**WHAT IS ASKED**
Go through each line of the records below and count those with the word "rigid". Give only the count.

Extracted records
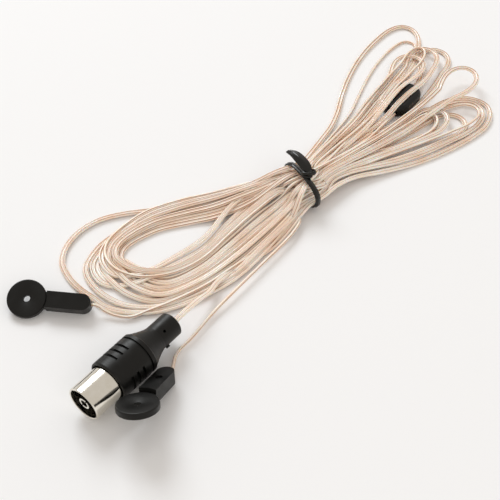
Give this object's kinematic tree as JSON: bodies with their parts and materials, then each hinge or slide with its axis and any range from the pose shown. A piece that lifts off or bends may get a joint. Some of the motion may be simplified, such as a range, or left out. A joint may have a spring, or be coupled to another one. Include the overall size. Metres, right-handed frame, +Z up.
{
  "type": "indoor FM antenna",
  "caption": "Indoor T-wire FM antenna with a clear figure-8 feeder hanked by a twist tie, a female coax plug, a junction moulding and two nail-up end discs",
  "frame": {"origin": "on the floor, at the bottom centre of the box round the plug, the three mouldings and the tie", "axes": "+Z up from the floor, +Y away from the camera along the longest extent, +X to the camera's right"},
  "size_m": [0.1615, 0.209, 0.0144],
  "materials": {
    "nickel_plate": "bright nickel plate on turned brass",
    "contact_metal": "bright nickel plate on brass",
    "black_insulator": "black moulded insulator",
    "core_mould": "black inner mould, hidden",
    "black_mould": "satin black soft PVC overmould",
    "black_disc": "fine-grained satin black moulding",
    "tie_plastic": "black plastic-coated wire ribbon",
    "splice_metal": "tinned crimp ferrule, hidden",
    "clear_cord": "clear glossy PVC over fine stranded copper"
  },
  "bodies": {
    "root": {"plug_sleeve": "nickel_plate", "plug_insulator": "black_insulator", "plug_contact": "contact_metal", "plug_core": "core_mould", "plug_boot": "black_mould", "feeder_lead": "clear_cord", "feeder_hank": "clear_cord", "junction_disc": "black_disc", "splice_left": "splice_metal", "splice_right": "splice_metal", "arm_left_lead": "clear_cord", "arm_right_lead": "clear_cord", "end_disc_left": "black_disc", "end_disc_right": "black_disc", "twist_tie": "tie_plastic"}
  },
  "joints": []
}
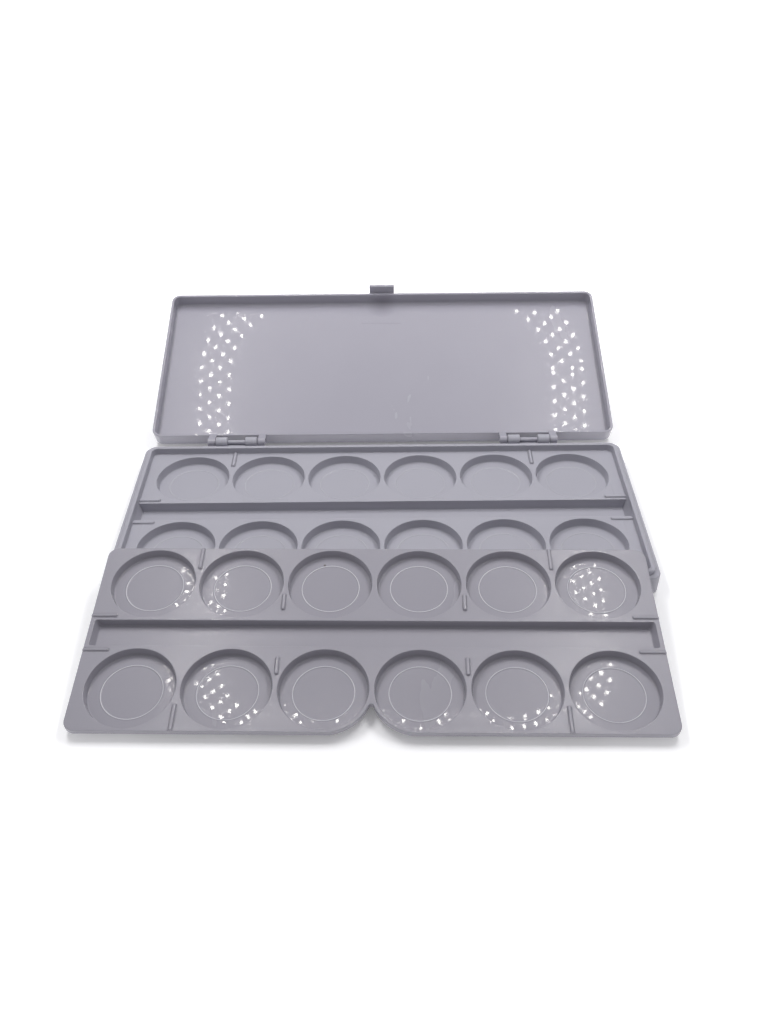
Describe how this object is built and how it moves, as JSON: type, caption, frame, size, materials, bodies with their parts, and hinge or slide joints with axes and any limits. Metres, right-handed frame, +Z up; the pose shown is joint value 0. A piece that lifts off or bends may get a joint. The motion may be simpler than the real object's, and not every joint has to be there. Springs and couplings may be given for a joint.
{
  "type": "watercolour mixing palette",
  "caption": "Hinged plastic watercolour box with two rows of round paint wells, a brush trough, a lid that folds right back and a lift-out tray with matching wells.",
  "frame": {"origin": "centre of the flat underside that the box stands on", "axes": "+X along the rows of wells, +Y from the front edge to the hinges, +Z up"},
  "size_m": [0.2196, 0.2616, 0.042],
  "materials": {
    "box_plastic": "gloss injection-moulded polystyrene, light grey with a faint lavender tint",
    "lid_plastic": "high gloss injection-moulded polystyrene, light grey with a faint lavender tint",
    "tray_plastic": "gloss injection-moulded polystyrene, light grey with a faint lavender tint",
    "pin_plastic": "smooth moulded rod"
  },
  "bodies": {
    "box": {"box_base": "box_plastic", "hinge_pin_left": "pin_plastic", "hinge_pin_right": "pin_plastic"},
    "lid": {"lid": "lid_plastic"},
    "tray": {"insert_tray": "tray_plastic"}
  },
  "joints": [
    {"name": "lid_hinge", "type": "hinge", "parent": "box", "child": "lid", "pos_m": [0, 0.0505, 0.0073], "axis": [1, 0, 0], "range_deg": [0, 161]},
    {"name": "tray_lift", "type": "slide", "parent": "box", "child": "tray", "axis": [0, -0.9397, 0.342], "range_m": [0, 0.06]}
  ],
  "couplings": [
    {"joint": "tray_lift", "follows": "lid_hinge", "m_per_rad": 0.0213}
  ]
}
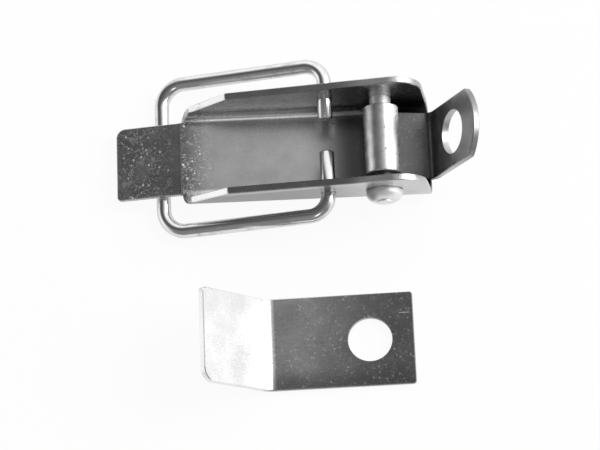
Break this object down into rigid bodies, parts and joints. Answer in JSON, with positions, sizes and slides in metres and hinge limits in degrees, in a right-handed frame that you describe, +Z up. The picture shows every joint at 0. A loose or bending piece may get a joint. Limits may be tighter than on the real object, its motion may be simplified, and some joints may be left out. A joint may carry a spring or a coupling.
{
  "type": "over-centre toggle latch",
  "caption": "Over-centre toggle latch: folded lever with wire bail on a curled screw-on bracket, and a folded keeper whose slanted hook the bail pulls on.",
  "frame": {"origin": "middle of the keeper screw hole, on the keeper underside, which lies on the surface", "axes": "+X along the latch from the finger tongue to the base bracket, +Y across it from the keeper to the latch, +Z up from the surface"},
  "size_m": [0.0551, 0.0494, 0.0146],
  "materials": {
    "lever_sheet": "bright zinc plated sheet, finely mottled",
    "bracket_sheet": "bright zinc plated sheet",
    "bail_wire": "bright plated round wire",
    "rivet_steel": "bright plated rivet",
    "keeper_sheet": "bright zinc plated sheet, finely mottled"
  },
  "bodies": {
    "base": {"base_bracket": "bracket_sheet", "keeper": "keeper_sheet"},
    "lever": {"lever": "lever_sheet", "pivot_rivet": "rivet_steel"},
    "bail": {"bail": "bail_wire"}
  },
  "joints": [
    {"name": "lever_swing", "type": "hinge", "parent": "base", "child": "lever", "pos_m": [0.00345, 0.02895, 0.00587], "axis": [0, 1, 0], "range_deg": [0, 122]},
    {"name": "bail_swing", "type": "hinge", "parent": "lever", "child": "bail", "pos_m": [-0.00483, 0.02895, 0.00641], "axis": [0, -1, 0], "range_deg": [0, 350]}
  ]
}
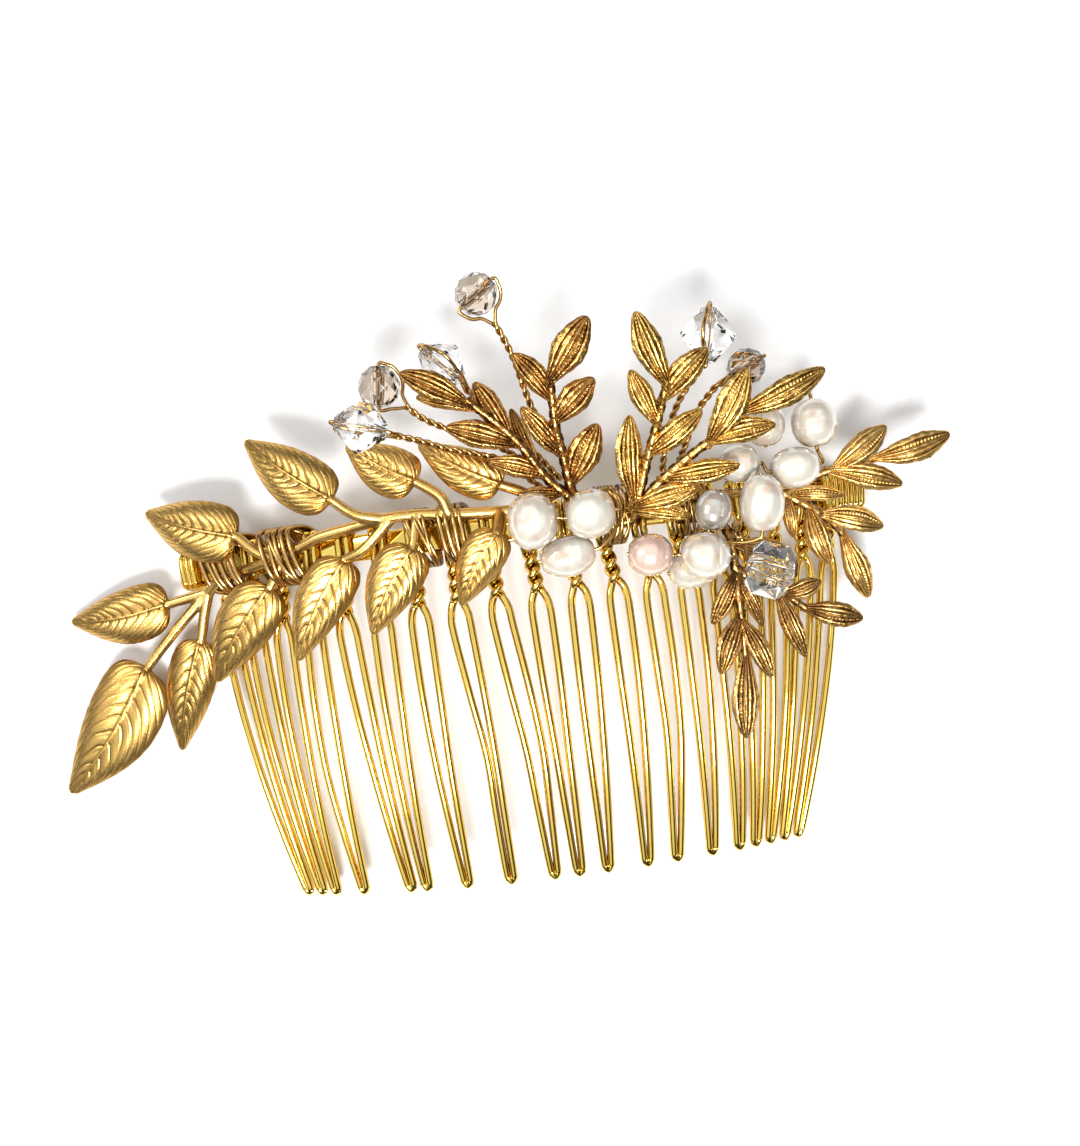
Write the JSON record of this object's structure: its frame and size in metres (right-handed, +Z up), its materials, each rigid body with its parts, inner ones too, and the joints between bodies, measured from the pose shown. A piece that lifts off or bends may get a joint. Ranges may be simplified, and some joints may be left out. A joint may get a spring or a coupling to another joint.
{
  "type": "decorative hair comb",
  "caption": "Arched wire hair comb with looped teeth and a wired-on garland of metal leaves, oval pearls and faceted crystals on twisted stems.",
  "frame": {"origin": "middle of the footprint, on the surface that the comb lies on with its arch upwards", "axes": "+X along the comb's bar towards the pearl end, +Y from the teeth towards the crystals, +Z up out of the comb's face"},
  "size_m": [0.1076, 0.0674, 0.0255],
  "materials": {
    "comb_gold": "bright polished gold plate",
    "leaf_gold": "satin stamped gold-tone brass",
    "spray_gold": "antiqued stamped brass, dark in the recesses",
    "wire_brass": "drawn antique brass wire",
    "pearl_white": "lustrous white freshwater pearl",
    "pearl_pink": "lustrous pink freshwater pearl",
    "crystal_clear": "clear faceted crystal",
    "crystal_smoky": "smoky faceted crystal"
  },
  "bodies": {
    "comb": {"top_bar": "comb_gold", "tooth_01": "comb_gold", "tooth_02": "comb_gold", "tooth_03": "comb_gold", "tooth_04": "comb_gold", "tooth_05": "comb_gold", "tooth_06": "comb_gold", "tooth_07": "comb_gold", "tooth_08": "comb_gold", "tooth_09": "comb_gold", "tooth_10": "comb_gold", "tooth_11": "comb_gold", "tooth_12": "comb_gold", "tooth_13": "comb_gold", "tooth_14": "comb_gold", "tooth_15": "comb_gold", "tooth_16": "comb_gold", "tooth_17": "comb_gold", "tooth_18": "comb_gold", "tooth_19": "comb_gold", "leaf_branch": "leaf_gold", "spray_upper_left": "spray_gold", "spray_upper_middle": "spray_gold", "spray_right": "spray_gold", "spray_lower": "spray_gold", "pearl_left_a": "pearl_white", "pearl_left_b": "pearl_white", "pearl_left_c": "pearl_white", "pearl_middle_a": "pearl_pink", "pearl_middle_b": "pearl_white", "pearl_middle_c": "pearl_white", "pearl_right_a": "pearl_white", "pearl_right_b": "pearl_white", "pearl_right_c": "pearl_white", "pearl_right_d": "pearl_white", "pearl_right_e": "pearl_white", "pearl_right_f": "pearl_white", "pearl_tie_left": "wire_brass", "pearl_tie_middle": "wire_brass", "pearl_tie_right": "wire_brass", "pearl_tie_upper_right": "wire_brass", "stem_wire_bicone_left": "wire_brass", "stem_wire_round_left": "wire_brass", "stem_wire_bicone_middle": "wire_brass", "stem_wire_round_top": "wire_brass", "stem_wire_bicone_right": "wire_brass", "stem_wire_round_right": "wire_brass", "stem_wire_cube": "wire_brass", "binding_wire_outer": "wire_brass", "binding_wire_fork": "wire_brass", "binding_wire_inner": "wire_brass", "binding_wire_middle": "wire_brass", "binding_wire_right": "wire_brass"},
    "crystal_bicone_left": {"crystal_bicone_left": "crystal_clear"},
    "crystal_round_left": {"crystal_round_left": "crystal_smoky"},
    "crystal_bicone_middle": {"crystal_bicone_middle": "crystal_clear"},
    "crystal_round_top": {"crystal_round_top": "crystal_smoky"},
    "crystal_bicone_right": {"crystal_bicone_right": "crystal_clear"},
    "crystal_round_right": {"crystal_round_right": "crystal_smoky"},
    "crystal_cube": {"crystal_cube": "crystal_clear"}
  },
  "joints": [
    {"name": "crystal_bicone_left_spin", "type": "hinge", "parent": "comb", "child": "crystal_bicone_left", "pos_m": [-0.01105, 0.0189, 0.022], "axis": [0.9536, -0.3011, 0], "continuous": true},
    {"name": "crystal_round_left_spin", "type": "hinge", "parent": "comb", "child": "crystal_round_left", "pos_m": [-0.00895, 0.0233, 0.0191], "axis": [0.0995, 0.995, 0], "continuous": true},
    {"name": "crystal_bicone_middle_spin", "type": "hinge", "parent": "comb", "child": "crystal_bicone_middle", "pos_m": [-0.00205, 0.0249, 0.0187], "axis": [0.7071, -0.7071, 0], "continuous": true},
    {"name": "crystal_round_top_spin", "type": "hinge", "parent": "comb", "child": "crystal_round_top", "pos_m": [0.00265, 0.0314, 0.0215], "axis": [0.8, 0.6, 0], "continuous": true},
    {"name": "crystal_bicone_right_spin", "type": "hinge", "parent": "comb", "child": "crystal_bicone_right", "pos_m": [0.02675, 0.0245, 0.0191], "axis": [0.1961, 0.9806, 0], "continuous": true},
    {"name": "crystal_round_right_spin", "type": "hinge", "parent": "comb", "child": "crystal_round_right", "pos_m": [0.03045, 0.0207, 0.0185], "axis": [0.9138, 0.4061, 0], "continuous": true},
    {"name": "crystal_cube_spin", "type": "hinge", "parent": "comb", "child": "crystal_cube", "pos_m": [0.03045, -0.0013, 0.0181], "axis": [0.9243, -0.3818, 0], "continuous": true}
  ]
}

**ANSWER TO THE TASK**
2